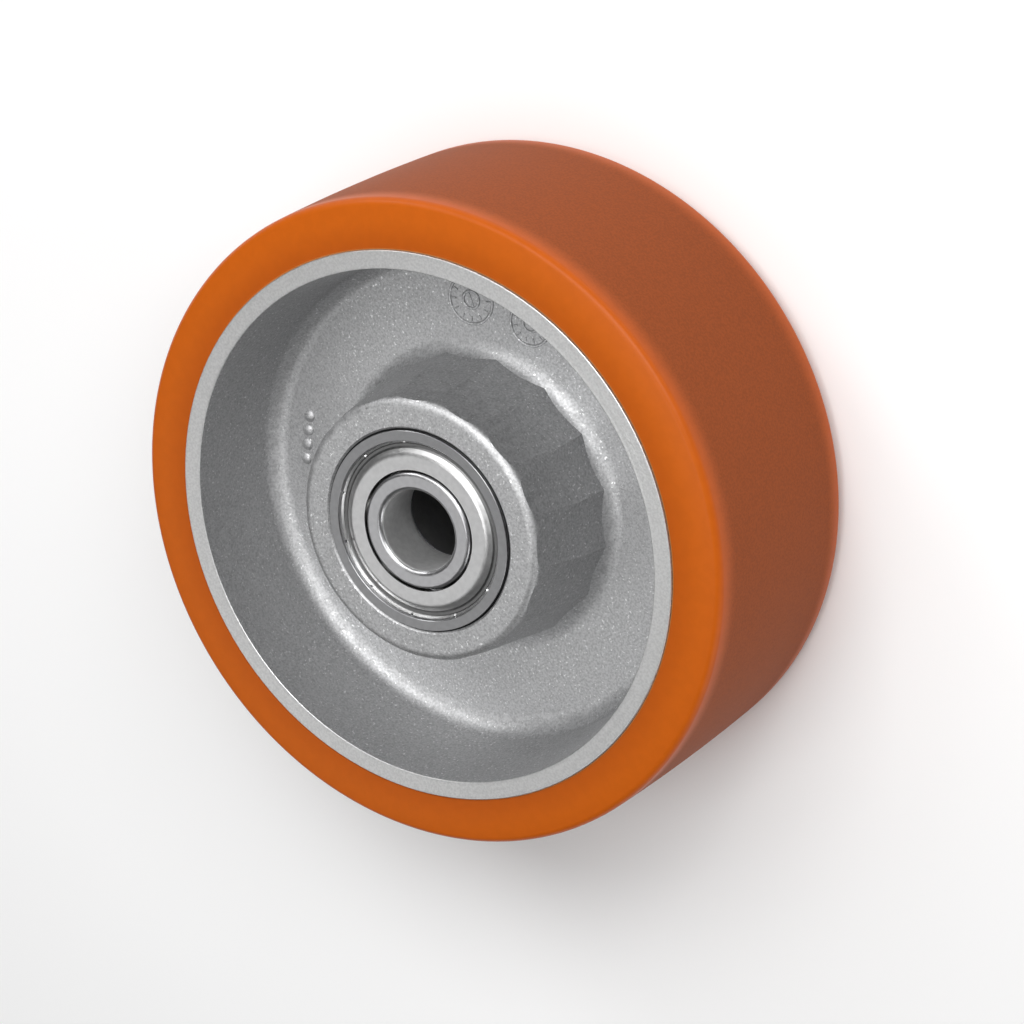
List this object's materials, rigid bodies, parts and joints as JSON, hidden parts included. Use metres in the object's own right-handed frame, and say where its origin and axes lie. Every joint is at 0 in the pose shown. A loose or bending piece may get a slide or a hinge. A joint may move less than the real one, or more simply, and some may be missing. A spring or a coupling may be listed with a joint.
{
  "type": "caster wheel",
  "caption": "Heavy-duty caster wheel: cast-aluminium centre with a bonded polyurethane tread, turning on shielded ball bearings with a spacer tube between them.",
  "frame": {"origin": "the wheel's centre: on its axis, half-way between its two faces", "axes": "+Z along the wheel's axis, out of its front face. The wheel lies flat on its back face; the hub's sixteen flats meet on corners at +X and every 22.5 degrees from it"},
  "size_m": [0.2, 0.2, 0.08],
  "materials": {
    "cast_aluminium": "sand-cast grain, machined rim faces",
    "polyurethane": "satin, ground tread",
    "bearing_steel": "ground",
    "polished_steel": "polished",
    "pressed_steel": "zinc-plated sheet",
    "cage_steel": "pressed sheet",
    "turned_steel": "turned tube"
  },
  "bodies": {
    "axle_sleeve": {"front_bearing_inner_ring": "bearing_steel", "spacer_tube": "turned_steel", "back_bearing_inner_ring": "bearing_steel"},
    "wheel": {"wheel_centre": "cast_aluminium", "tread": "polyurethane", "front_bearing_outer_ring": "bearing_steel", "front_bearing_outer_shield": "pressed_steel", "front_bearing_inner_shield": "pressed_steel", "back_bearing_outer_ring": "bearing_steel", "back_bearing_outer_shield": "pressed_steel", "back_bearing_inner_shield": "pressed_steel"},
    "front_ball_set": {"front_bearing_ball_1": "polished_steel", "front_bearing_ball_2": "polished_steel", "front_bearing_ball_3": "polished_steel", "front_bearing_ball_4": "polished_steel", "front_bearing_ball_5": "polished_steel", "front_bearing_ball_6": "polished_steel", "front_bearing_ball_7": "polished_steel", "front_bearing_cage_outer_half": "cage_steel", "front_bearing_cage_inner_half": "cage_steel", "front_bearing_cage_rivets": "cage_steel"},
    "back_ball_set": {"back_bearing_ball_1": "polished_steel", "back_bearing_ball_2": "polished_steel", "back_bearing_ball_3": "polished_steel", "back_bearing_ball_4": "polished_steel", "back_bearing_ball_5": "polished_steel", "back_bearing_ball_6": "polished_steel", "back_bearing_ball_7": "polished_steel", "back_bearing_cage_outer_half": "cage_steel", "back_bearing_cage_inner_half": "cage_steel", "back_bearing_cage_rivets": "cage_steel"}
  },
  "joints": [
    {"name": "wheel_spin", "type": "hinge", "parent": "axle_sleeve", "child": "wheel", "pos_m": [0, 0, 0], "axis": [0, 0, 1], "continuous": true},
    {"name": "front_ball_set_spin", "type": "hinge", "parent": "axle_sleeve", "child": "front_ball_set", "pos_m": [0, 0, 0.0315], "axis": [0, 0, 1], "continuous": true},
    {"name": "back_ball_set_spin", "type": "hinge", "parent": "axle_sleeve", "child": "back_ball_set", "pos_m": [0, 0, -0.0315], "axis": [0, 0, 1], "continuous": true}
  ],
  "couplings": [
    {"joint": "front_ball_set_spin", "follows": "wheel_spin", "ratio": 0.63218},
    {"joint": "back_ball_set_spin", "follows": "wheel_spin", "ratio": 0.63218}
  ]
}
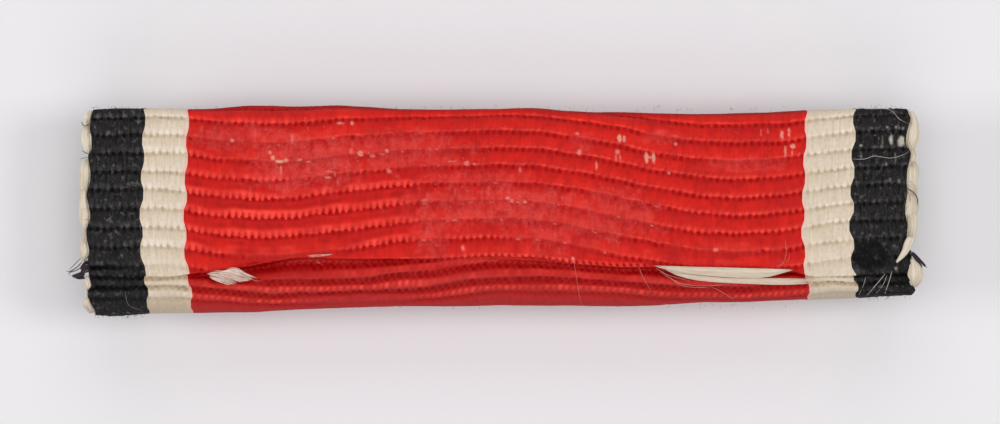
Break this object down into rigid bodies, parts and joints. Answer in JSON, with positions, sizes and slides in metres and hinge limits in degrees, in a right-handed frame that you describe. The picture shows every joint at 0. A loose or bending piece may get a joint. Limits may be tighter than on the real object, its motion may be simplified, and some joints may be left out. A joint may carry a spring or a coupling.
{
  "type": "ribbon bar",
  "caption": "Ribbon bar: a ribbed striped ribbon wound round a flat metal plate with a brooch pin on its back.",
  "frame": {"origin": "middle of the bar's box, on the surface that its pin's feet lie on", "axes": "+X along the bar to its right end as seen from the front, +Y across it to its top edge, +Z out of its front"},
  "size_m": [0.04, 0.01, 0.0056],
  "materials": {
    "red_weave": "ribbed silk weave, worn",
    "cream_weave": "ribbed weave, a little soiled",
    "black_weave": "ribbed cotton weave, fuzzy",
    "cotton_weft": "loose cotton cord",
    "metal": "dull, handled"
  },
  "bodies": {
    "root": {"ribbon": "red_weave", "pin_bar": "metal"}
  },
  "joints": []
}
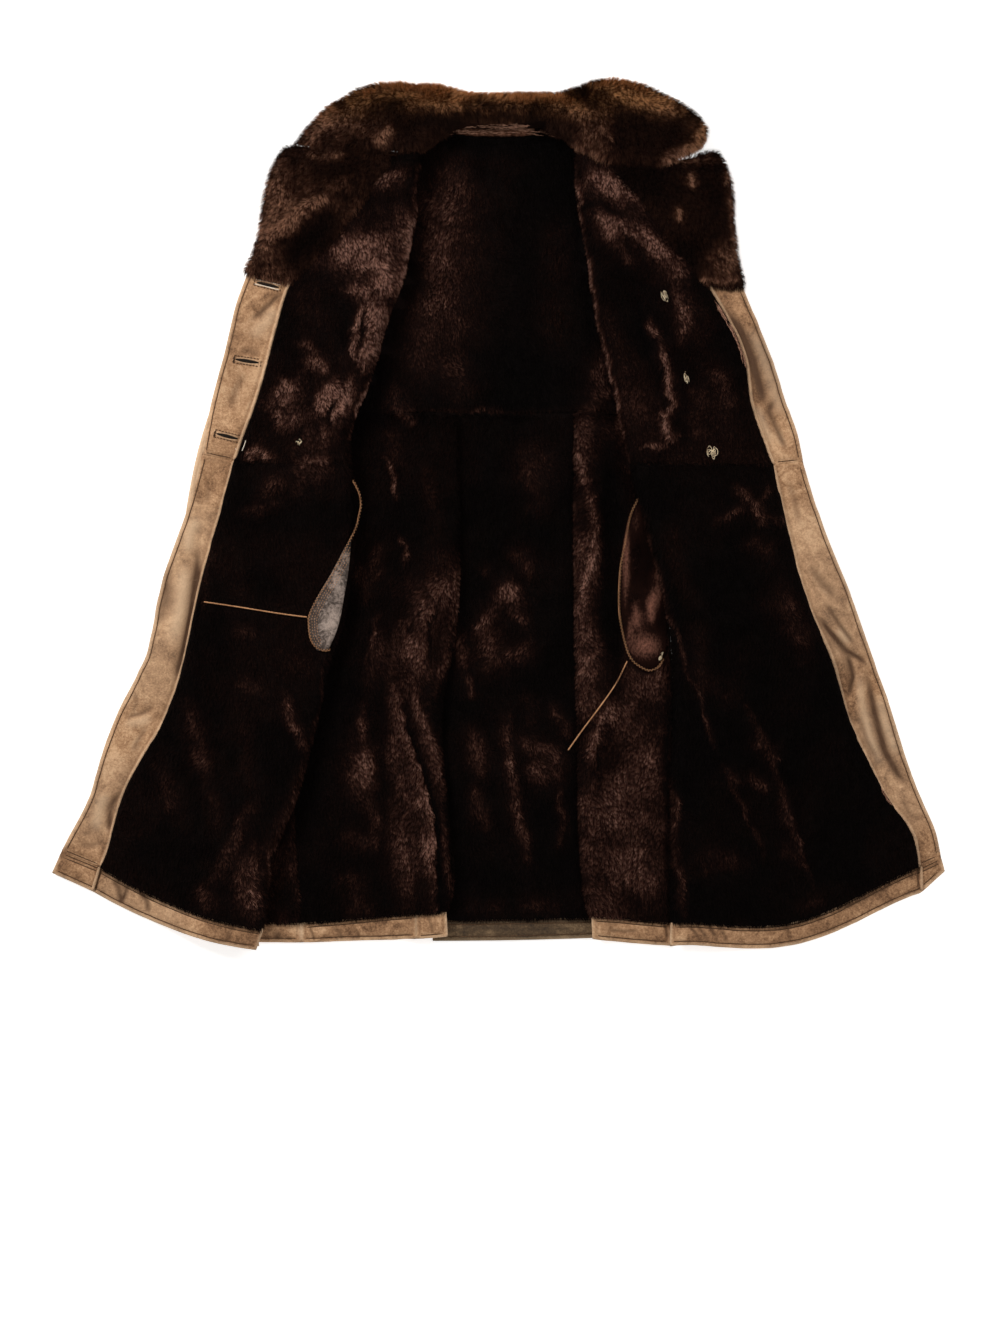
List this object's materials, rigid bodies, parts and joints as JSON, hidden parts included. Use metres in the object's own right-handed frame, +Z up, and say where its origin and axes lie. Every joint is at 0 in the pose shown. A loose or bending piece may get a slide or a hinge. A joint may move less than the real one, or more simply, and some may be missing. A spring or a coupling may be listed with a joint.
{
  "type": "shearling coat",
  "caption": "Knee-length double-breasted shearling coat laid open on its back, fur side up, with leather front facings and hem and a rolled fur collar.",
  "frame": {"origin": "middle of the outline, on the surface that the coat lies on", "axes": "+Z up from the floor, +Y towards the collar, +X towards the wearer's left side"},
  "size_m": [1.118, 1.088, 0.0422],
  "materials": {
    "fur_brown": "clipped sheepskin pile, dark brown",
    "fur_collar": "clipped sheepskin pile, golden brown at the tips",
    "leather_tan": "distressed tan hide",
    "leather_dark": "distressed olive-brown hide",
    "pocket_leather": "smooth grey-brown leather",
    "pocket_suede": "red-brown suede",
    "thread": "twisted thread",
    "horn": "dark horn"
  },
  "bodies": {
    "root": {"back_skirt_centre": "fur_brown", "back_skirt_left": "fur_brown", "back_skirt_right": "fur_brown", "back_upper": "fur_brown", "button_left": "horn", "button_right_low": "horn", "button_right_middle": "horn", "button_right_top": "horn", "collar": "fur_collar", "facing_left_lower": "leather_tan", "facing_left_upper": "leather_tan", "facing_right_lower": "leather_tan", "facing_right_upper": "leather_tan", "front_left_skirt": "fur_brown", "front_left_upper": "fur_brown", "front_right_skirt": "fur_brown", "front_right_upper": "fur_brown", "hem_back_centre": "leather_dark", "hem_back_left": "leather_tan", "hem_back_left_turn": "leather_tan", "hem_back_right": "leather_tan", "hem_front_left": "leather_tan", "hem_front_left_under": "leather_tan", "hem_front_right": "leather_tan", "hem_side_left": "leather_tan", "lapel_left": "fur_collar", "lapel_right": "fur_collar", "neck_binding": "leather_tan", "pocket_bag_left": "pocket_leather", "pocket_bag_right": "pocket_suede", "pocket_cord_left": "thread", "pocket_cord_right": "thread", "pocket_knot_right": "thread", "side_piece_left": "fur_brown", "sleeve_left": "leather_tan", "sleeve_right": "leather_tan", "stay_knot_left": "thread", "stay_knot_right_low": "thread", "stay_knot_right_middle": "thread", "stay_knot_right_top": "thread"}
  },
  "joints": []
}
──────
Calculate how many lines of the material include the string "where", and state that number by itself.

- **Correct output**
2